One of the five men who were charged Wednesday with spying on Chinese dissidents living in the U.S., Matthew Ziburis, allegedly contacted Arthur in November 2021, impersonating a USOPC official and asking for his and Liu's passport numbers, The Associated Press reported at the time. 

Ziburis allegedly traveled to California’s Bay Area, where the Liu family lived, to surveil them and try to coax private information from the family that he could then supply to the Chinese government.

Her father told The Associated Press at the time, "They are probably just trying to intimidate us, to ... in a way threaten us not to say anything, to cause trouble to them and say anything political or related to human rights violations in China... I had concerns about her safety. The U.S. government did a good job protecting her."

The U.S. Department of Justice and FBI came to Liu's aid. 

She first spoke with the FBI agent who would protect her family at length at a local Japanese restaurant.

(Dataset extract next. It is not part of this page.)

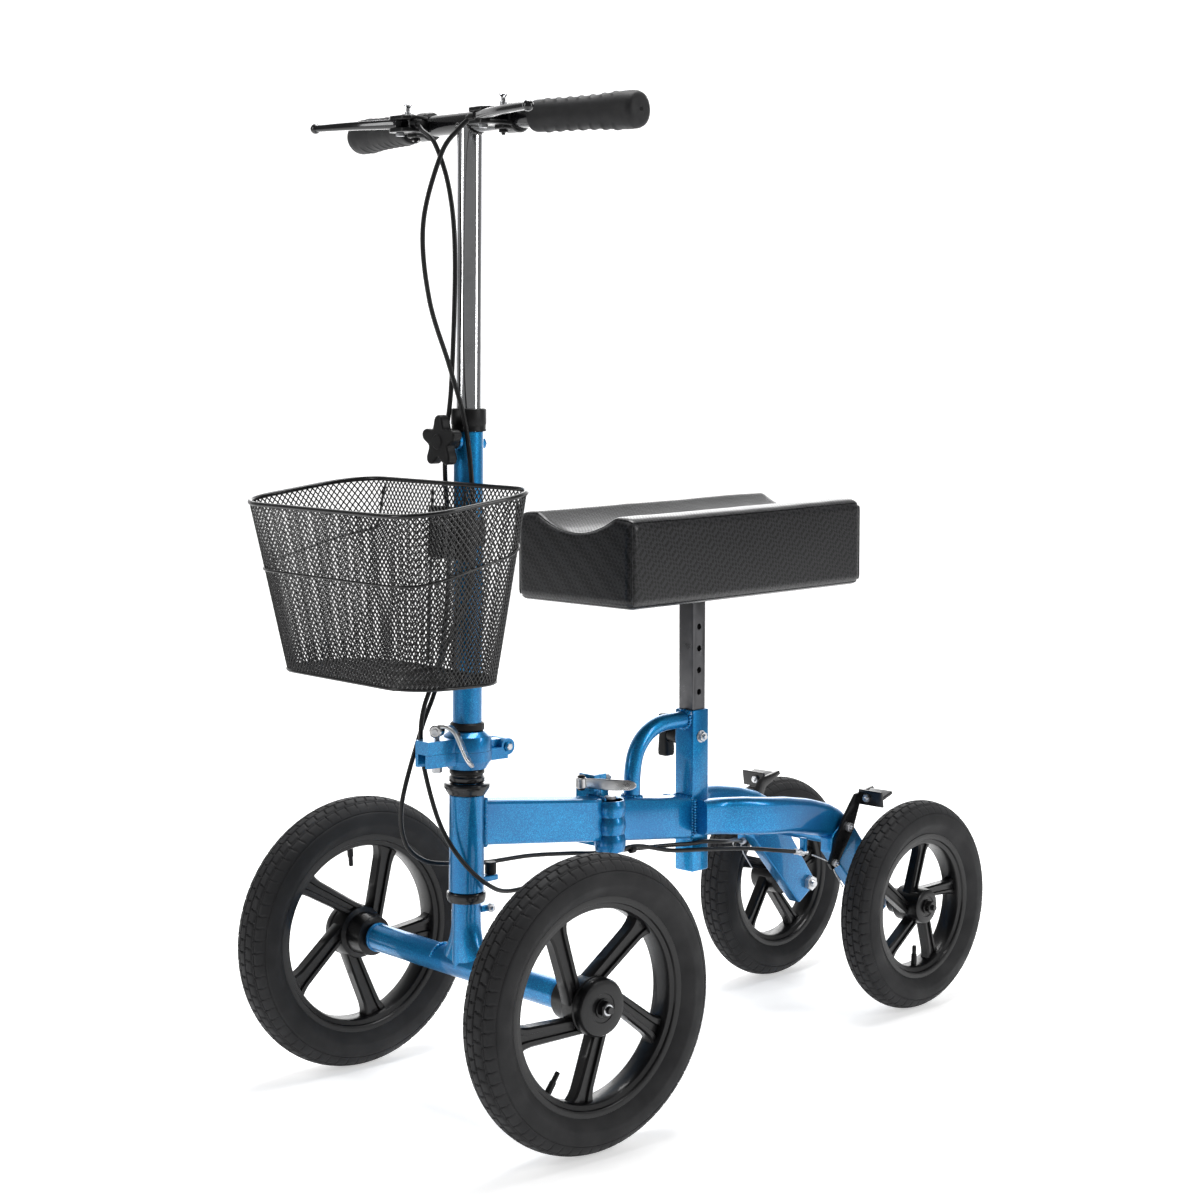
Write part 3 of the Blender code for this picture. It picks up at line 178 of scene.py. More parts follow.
def blue_paint():
    paint = Finish("blue_flake_paint", "blue_paint", (0.001, 0.17, 0.43), 0.25, 0.75, 0.55, 0.04)
    flakes = paint.texture("ShaderNodeTexVoronoi", 1500)
    paint.vary_color(flakes.outputs["Color"], 0.5, 1.0, (0.012, 0.48, 0.86))
    cloud = paint.texture("ShaderNodeTexNoise", 9, Detail=3)
    paint.vary_color(cloud.outputs["Fac"], 0.35, 0.75, (0.001, 0.12, 0.33))
    paint.vary_roughness(flakes.outputs["Distance"], 0.0, 0.6, 0.24, 0.42)
    peel = paint.texture("ShaderNodeTexNoise", 260, Detail=2)
    paint.bump(peel.outputs["Fac"], 0.00012, 0.35)
    return paint


def dark_metal(name, slot, color, roughness, metallic, coat, grain):
    metal = Finish(name, slot, color, roughness, metallic, coat, specular=0.28)
    fine_grain = metal.texture("ShaderNodeTexNoise", grain, Detail=4)
    metal.vary_color(fine_grain.outputs["Fac"], 0.4, 0.8, tuple(c * 1.4 for c in color))
    metal.vary_roughness(fine_grain.outputs["Fac"], 0.3, 0.7, roughness * 0.8, roughness * 1.25)
    metal.bump(fine_grain.outputs["Fac"], 0.0001, 0.5)
    return metal


def bright_metal(name, slot, color, roughness, scratch_scale):
    metal = Finish(name, slot, color, roughness, 1.0)
    wear = metal.texture("ShaderNodeTexNoise", 45, Detail=5)
    metal.vary_roughness(wear.outputs["Fac"], 0.3, 0.75, roughness * 0.7, roughness * 1.8 + 0.02)
    metal.vary_color(wear.outputs["Fac"], 0.45, 0.9, tuple(c * 0.78 for c in color))
    scratches = metal.texture("ShaderNodeTexNoise", scratch_scale, Detail=3)
    metal.bump(scratches.outputs["Fac"], 0.00004, 0.4)
    return metal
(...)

"I went like to eat dinner with her a couple times I mostly talk, because like, I'm also like, really interested in what she does, like guys like, that's so cool to me like, I don't know, just like meeting with an FBI agent like that's crazy work," she said. 

"You know, and I mean, like not many people can do that. So I, you know, I have so many questions and like I've met with, like a psychologist there, not for me like because, I was like, so curious about like what she does."

Liu added the FBI made her feel "safe," throughout the situation.

The spy operation didn't scare Liu off from competing in Beijing. But she had heightened security assurances from the U.S. State Department and USOPC, as at least two people escorted her at all times when she was there. 

She hasn't ruled out seeing her life, and experience in an international spying incident, adapted into a movie.

Still, she has some preferences if her story makes it onto the big screen.

"They gotta make me look like super cool hero or something. And just, I can't just be the kid that got spied on and did nothing about it," she said. "But Honestly, I would just have the main focus be like my dad's story, because like his story is so cool and like also just like everything that only happened because of what he did, so, like I feel like we got to start with the roots."

Liu will now do what she can to ensure her country doesn't leave Milan Cortina without an individual gold medal in figure skating, as she put herself in contention for gold after the short program on Tuesday night. 

Liu landed a triple Lutz-triple loop, the hardest combination that any woman attempted. She will have to usurp Japanese rivals Ami Nakai and Kaori Sakamoto.